# START OF MATERIAL

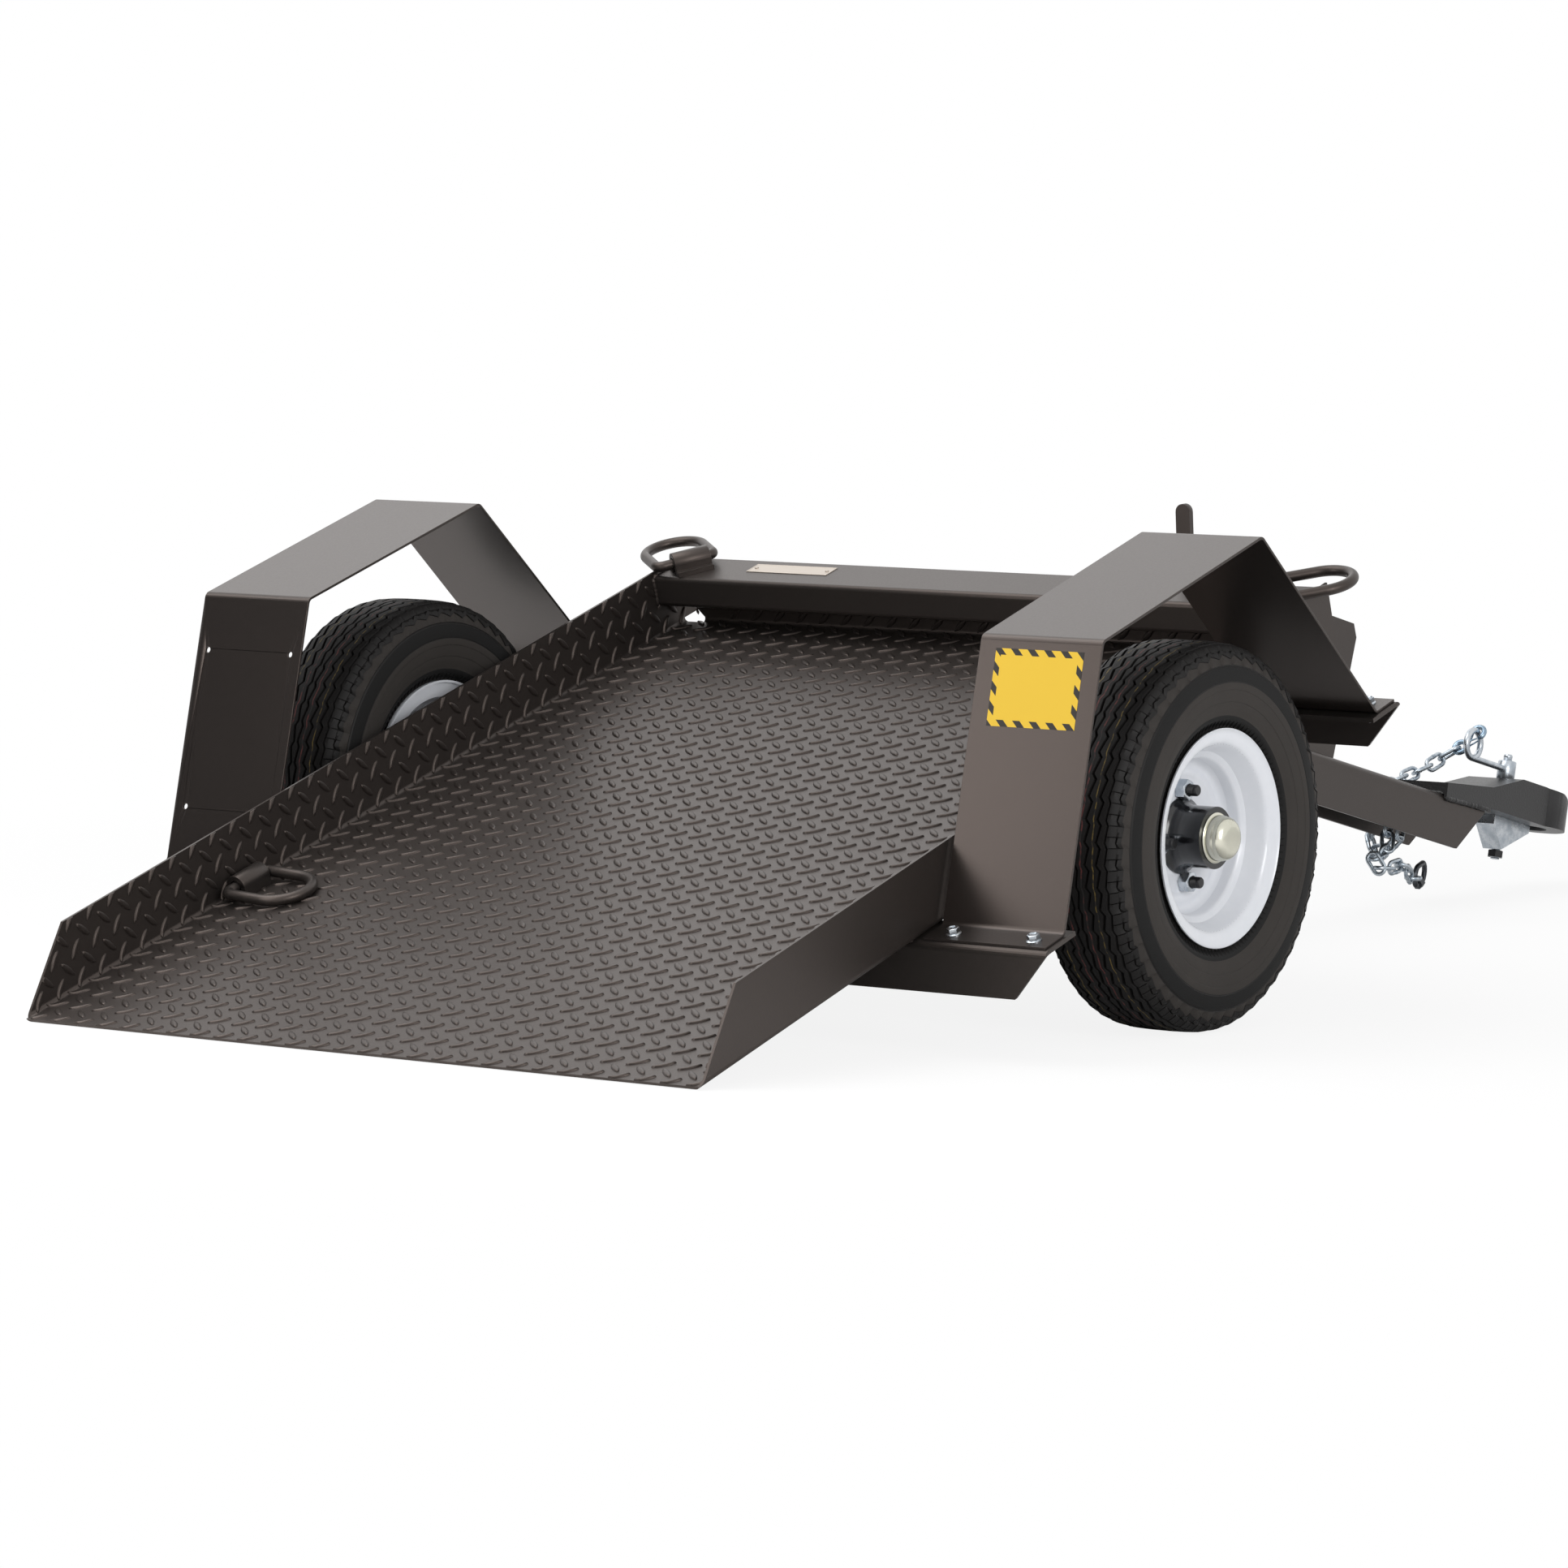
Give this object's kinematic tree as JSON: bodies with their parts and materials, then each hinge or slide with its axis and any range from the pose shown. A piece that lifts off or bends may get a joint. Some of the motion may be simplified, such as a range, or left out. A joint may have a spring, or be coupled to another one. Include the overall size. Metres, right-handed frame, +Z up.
{
  "type": "tilt trailer",
  "caption": "Small single-axle utility trailer whose tread-plate deck tips back to the ground on a hinged tongue with a ball coupler, fenders and tie-down rings.",
  "frame": {"origin": "on level ground, under the middle of the whole trailer's length and width, with the deck tipped back as in the picture", "axes": "+X forward along the tongue, +Y to the trailer's left, +Z up"},
  "size_m": [2.5114, 1.24, 0.552],
  "materials": {
    "tread_plate": "satin black powder coat over steel tread plate",
    "frame_black": "satin black powder coat",
    "fender_black": "satin black powder coat on smooth sheet",
    "cast_black": "semi-gloss black on cast steel",
    "hub_black": "gloss black on cast iron",
    "bare_steel": "dark oiled steel",
    "zinc": "bright zinc plate",
    "chain_zinc": "dull zinc plate",
    "hook_blue_zinc": "blue zinc plate on a forged hook",
    "rim_enamel": "silver-white gloss enamel",
    "tyre": "matt black rubber"
  },
  "bodies": {
    "deck": {"tray": "tread_plate", "cross_tube": "frame_black", "rear_crossmember": "frame_black", "front_crossmember": "frame_black", "floor_rails": "frame_black", "axle_beam": "frame_black", "spindle_left": "bare_steel", "spindle_right": "bare_steel", "fender_left": "fender_black", "fender_right": "fender_black", "hinge_ears": "frame_black", "hinge_pin": "zinc", "latch_lugs": "frame_black", "clip_rear_left": "frame_black", "clip_rear_right": "frame_black", "clip_front_left": "frame_black", "clip_front_right": "frame_black"},
    "wheel_left": {"tyre_left": "tyre", "rim_left": "rim_enamel", "hub_left": "hub_black", "dust_cap_left": "zinc", "lug_nuts_left": "zinc"},
    "wheel_right": {"tyre_right": "tyre", "rim_right": "rim_enamel", "hub_right": "hub_black", "dust_cap_right": "zinc", "lug_nuts_right": "zinc"},
    "tongue": {"tongue_channel": "frame_black", "latch_striker": "frame_black", "stop_post": "frame_black", "coupler_housing": "cast_black", "chain_hanger": "frame_black", "coupler_jaw": "zinc", "coupler_handle": "zinc", "upper_chain": "chain_zinc", "safety_hook": "hook_blue_zinc", "lower_chain": "chain_zinc", "quick_link": "bare_steel"},
    "latch": {"latch_lever": "frame_black"},
    "rear_left_ring": {"ring_rear_left": "frame_black"},
    "rear_right_ring": {"ring_rear_right": "frame_black"},
    "front_left_ring": {"ring_front_left": "frame_black"},
    "front_right_ring": {"ring_front_right": "frame_black"}
  },
  "joints": [
    {"name": "tongue_hinge", "type": "hinge", "parent": "deck", "child": "tongue", "pos_m": [-0.06015, 0, 0.334], "axis": [0, -1, 0], "range_deg": [-6, 36.9]},
    {"name": "wheel_left_spin", "type": "hinge", "parent": "deck", "child": "wheel_left", "pos_m": [-0.49551, 0.5397, 0.213], "axis": [0, 1, 0], "continuous": true},
    {"name": "wheel_right_spin", "type": "hinge", "parent": "deck", "child": "wheel_right", "pos_m": [-0.49551, -0.5397, 0.213], "axis": [0, 1, 0], "continuous": true},
    {"name": "latch_turn", "type": "hinge", "parent": "deck", "child": "latch", "pos_m": [-0.03456, 0, 0.43413], "axis": [0, 1, 0], "range_deg": [0, 40]},
    {"name": "rear_left_ring_lift", "type": "hinge", "parent": "deck", "child": "rear_left_ring", "pos_m": [-0.90158, 0.44035, 0.12998], "axis": [-0.952, 0, -0.3059], "range_deg": [0, 90]},
    {"name": "rear_right_ring_lift", "type": "hinge", "parent": "deck", "child": "rear_right_ring", "pos_m": [-0.90158, -0.44035, 0.12998], "axis": [0.952, 0, 0.3059], "range_deg": [0, 90]},
    {"name": "front_left_ring_lift", "type": "hinge", "parent": "deck", "child": "front_left_ring", "pos_m": [-0.10546, 0.417, 0.46355], "axis": [0.743, -0.6252, 0.2388], "range_deg": [0, 170]},
    {"name": "front_right_ring_lift", "type": "hinge", "parent": "deck", "child": "front_right_ring", "pos_m": [-0.10546, -0.417, 0.46355], "axis": [-0.743, -0.6252, -0.2388], "range_deg": [0, 170]}
  ]
}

# END OF MATERIAL

### STATED EXERCISE
Look for "bodies" and pull out every line that has it.

### COMPLETE RESPONSE
Give this object's kinematic tree as JSON: bodies with their parts and materials, then each hinge or slide with its axis and any range from the pose shown. A piece that lifts off or bends may get a joint. Some of the motion may be simplified, such as a range, or left out. A joint may have a spring, or be coupled to another one. Include the overall size. Metres, right-handed frame, +Z up.
  "bodies": {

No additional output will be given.